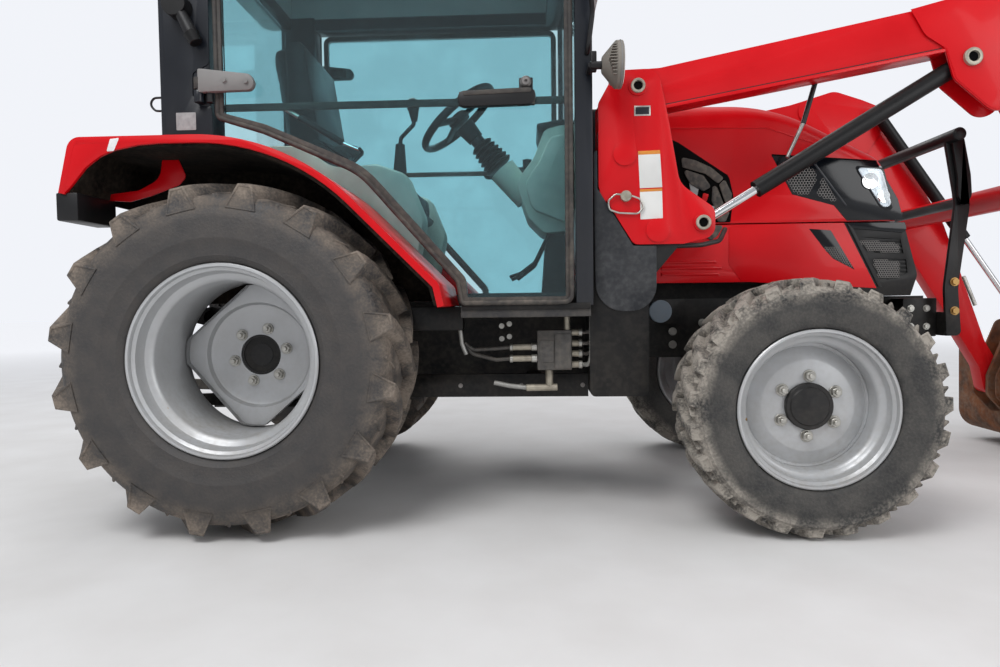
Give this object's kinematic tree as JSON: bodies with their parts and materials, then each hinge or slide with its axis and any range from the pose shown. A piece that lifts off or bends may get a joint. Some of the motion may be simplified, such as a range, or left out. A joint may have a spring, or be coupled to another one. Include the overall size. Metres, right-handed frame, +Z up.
{
  "type": "compact farm tractor with cab and front loader",
  "caption": "Compact four-wheel-drive farm tractor with an enclosed cab, a front loader with its bucket on the ground and a rear hitch.",
  "frame": {"origin": "ground level under the middle of the tractor's bounding box", "axes": "+X forward, +Y to the tractor's left, +Z up"},
  "size_m": [4.917, 1.83, 2.4799],
  "materials": {
    "red_paint": "glossy, slightly dusty",
    "black_paint": "satin, dusty",
    "cast_housing": "painted, rough",
    "worn_steel": "worn and rusty",
    "rod_chrome": "polished",
    "silver_rim": "satin silver",
    "tyre_rubber": "dusty",
    "cab_window": "tinted",
    "grey_plastic": "matt",
    "black_plastic": "matt",
    "lamp_lens": "clear",
    "seat_cloth": "woven"
  },
  "bodies": {
    "chassis": {"cowl": "red_paint", "side_panels": "red_paint", "fenders": "red_paint", "loader_towers": "red_paint", "roof": "red_paint", "front_frame": "black_paint", "front_axle_beam": "black_paint", "loader_subframe": "black_paint", "brush_guard": "black_paint", "cab_frame": "black_paint", "cab_floor": "black_paint", "drawbar": "black_paint", "top_link": "black_paint", "engine_block": "cast_housing", "transmission_housing": "cast_housing", "hydraulic_valve": "cast_housing", "cab_glass": "cab_window", "dash_column": "grey_plastic", "side_consoles": "grey_plastic", "nose_grille": "black_plastic", "mirrors": "black_plastic", "fuel_tank": "black_plastic", "lamps": "lamp_lens", "seat": "seat_cloth"},
    "hood": {"hood": "red_paint", "headlamps": "lamp_lens"},
    "door_left": {"door_frame_left": "black_plastic", "door_glass_left": "cab_window"},
    "door_right": {"door_frame_right": "black_plastic", "door_glass_right": "cab_window"},
    "rear_wheel_left": {"rear_rim_left": "silver_rim", "rear_tyre_left": "tyre_rubber"},
    "rear_wheel_right": {"rear_rim_right": "silver_rim", "rear_tyre_right": "tyre_rubber"},
    "front_wheel_left": {"front_rim_left": "silver_rim", "front_tyre_left": "tyre_rubber"},
    "front_wheel_right": {"front_rim_right": "silver_rim", "front_tyre_right": "tyre_rubber"},
    "knuckle_left": {"knuckle_left": "black_paint"},
    "knuckle_right": {"knuckle_right": "black_paint"},
    "track_rod": {"track_rod": "black_paint"},
    "steering_wheel": {"steering_wheel": "black_plastic"},
    "boom": {"boom": "red_paint"},
    "lift_barrels": {"lift_barrels": "black_paint"},
    "lift_rods": {"lift_rods": "rod_chrome"},
    "tilt_barrels": {"tilt_barrels": "black_paint"},
    "tilt_rods": {"tilt_rods": "rod_chrome"},
    "bucket": {"bucket": "worn_steel"},
    "lift_arms": {"lift_arms": "black_paint"},
    "hitch_rods": {"hitch_rods": "black_paint"},
    "lower_links": {"lower_links": "black_paint"}
  },
  "joints": [
    {"name": "rear_wheel_left_spin", "type": "hinge", "parent": "chassis", "child": "rear_wheel_left", "pos_m": [-1.622, 0.64, 0.606], "axis": [0, 1, 0], "continuous": true},
    {"name": "rear_wheel_right_spin", "type": "hinge", "parent": "chassis", "child": "rear_wheel_right", "pos_m": [-1.622, -0.64, 0.606], "axis": [0, 1, 0], "continuous": true},
    {"name": "steer_left", "type": "hinge", "parent": "chassis", "child": "knuckle_left", "pos_m": [0.325, 0.58, 0.431], "axis": [0, 0, 1], "range_deg": [-40, 40]},
    {"name": "steer_right", "type": "hinge", "parent": "chassis", "child": "knuckle_right", "pos_m": [0.325, -0.58, 0.431], "axis": [0, 0, 1], "range_deg": [-40, 40]},
    {"name": "front_wheel_left_spin", "type": "hinge", "parent": "knuckle_left", "child": "front_wheel_left", "pos_m": [0.325, 0.675, 0.431], "axis": [0, 1, 0], "continuous": true},
    {"name": "front_wheel_right_spin", "type": "hinge", "parent": "knuckle_right", "child": "front_wheel_right", "pos_m": [0.325, -0.675, 0.431], "axis": [0, 1, 0], "continuous": true},
    {"name": "track_rod_slide", "type": "slide", "parent": "chassis", "child": "track_rod", "axis": [0, -1, 0], "range_m": [-0.08492, 0.08492]},
    {"name": "steering_wheel_turn", "type": "hinge", "parent": "chassis", "child": "steering_wheel", "pos_m": [-0.914, 0, 1.609], "axis": [0.6428, 0, -0.766], "range_deg": [-540.1, 540.1]},
    {"name": "hood_hinge", "type": "hinge", "parent": "chassis", "child": "hood", "pos_m": [-0.11, 0, 1.553], "axis": [0, -1, 0], "range_deg": [0, 50]},
    {"name": "door_left_hinge", "type": "hinge", "parent": "chassis", "child": "door_left", "pos_m": [-1.752, 0.672, 1.6], "axis": [0, 0, 1], "range_deg": [0, 78]},
    {"name": "door_right_hinge", "type": "hinge", "parent": "chassis", "child": "door_right", "pos_m": [-1.752, -0.672, 1.6], "axis": [0, 0, -1], "range_deg": [0, 78]},
    {"name": "boom_lift", "type": "hinge", "parent": "chassis", "child": "boom", "pos_m": [-0.223, 0, 1.538], "axis": [0, -1, 0], "range_deg": [0, 62]},
    {"name": "lift_barrel_turn", "type": "hinge", "parent": "boom", "child": "lift_barrels", "pos_m": [0.915, 0, 1.611], "axis": [0, -1, 0], "range_deg": [-11.41, 0]},
    {"name": "lift_rod_slide", "type": "slide", "parent": "lift_barrels", "child": "lift_rods", "axis": [-0.857, 0, -0.5153], "range_m": [-0.0001, 0.48596]},
    {"name": "bucket_tilt", "type": "hinge", "parent": "boom", "child": "bucket", "pos_m": [1.753, 0, 0.35], "axis": [0, -1, 0], "range_deg": [-50, 32]},
    {"name": "tilt_barrel_turn", "type": "hinge", "parent": "boom", "child": "tilt_barrels", "pos_m": [1.128, 0, 1.712], "axis": [0, -1, 0], "range_deg": [-2.91, 4.55]},
    {"name": "tilt_rod_slide", "type": "slide", "parent": "tilt_barrels", "child": "tilt_rods", "axis": [0.5697, 0, -0.8219], "range_m": [-0.13135, 0.20518]},
    {"name": "hitch_lift", "type": "hinge", "parent": "chassis", "child": "lift_arms", "pos_m": [-1.922, 0, 0.745], "axis": [0, 1, 0], "range_deg": [-25, 30]},
    {"name": "hitch_rod_turn", "type": "hinge", "parent": "lift_arms", "child": "hitch_rods", "pos_m": [-2.162, 0, 0.8], "axis": [0, 1, 0], "range_deg": [-30, 25]},
    {"name": "lower_link_turn", "type": "hinge", "parent": "chassis", "child": "lower_links", "pos_m": [-1.742, 0, 0.4], "axis": [0, 1, 0], "range_deg": [-13.25, 15.9]}
  ],
  "couplings": [
    {"joint": "steer_left", "follows": "steer_right", "ratio": 1},
    {"joint": "track_rod_slide", "follows": "steer_right", "m_per_rad": 0.1215},
    {"joint": "steering_wheel_turn", "follows": "steer_right", "ratio": -13.5},
    {"joint": "lift_barrel_turn", "follows": "boom_lift", "ratio": -0.184},
    {"joint": "lift_rod_slide", "follows": "boom_lift", "m_per_rad": 0.449},
    {"joint": "tilt_barrel_turn", "follows": "bucket_tilt", "ratio": -0.091},
    {"joint": "tilt_rod_slide", "follows": "bucket_tilt", "m_per_rad": -0.235},
    {"joint": "hitch_rod_turn", "follows": "hitch_lift", "ratio": -1},
    {"joint": "lower_link_turn", "follows": "hitch_lift", "ratio": 0.53}
  ]
}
· · ·
Whichever lines contain the string "materials", select and copy them.

**Complete output:**
Give this object's kinematic tree as JSON: bodies with their parts and materials, then each hinge or slide with its axis and any range from the pose shown. A piece that lifts off or bends may get a joint. Some of the motion may be simplified, such as a range, or left out. A joint may have a spring, or be coupled to another one. Include the overall size. Metres, right-handed frame, +Z up.
  "materials": {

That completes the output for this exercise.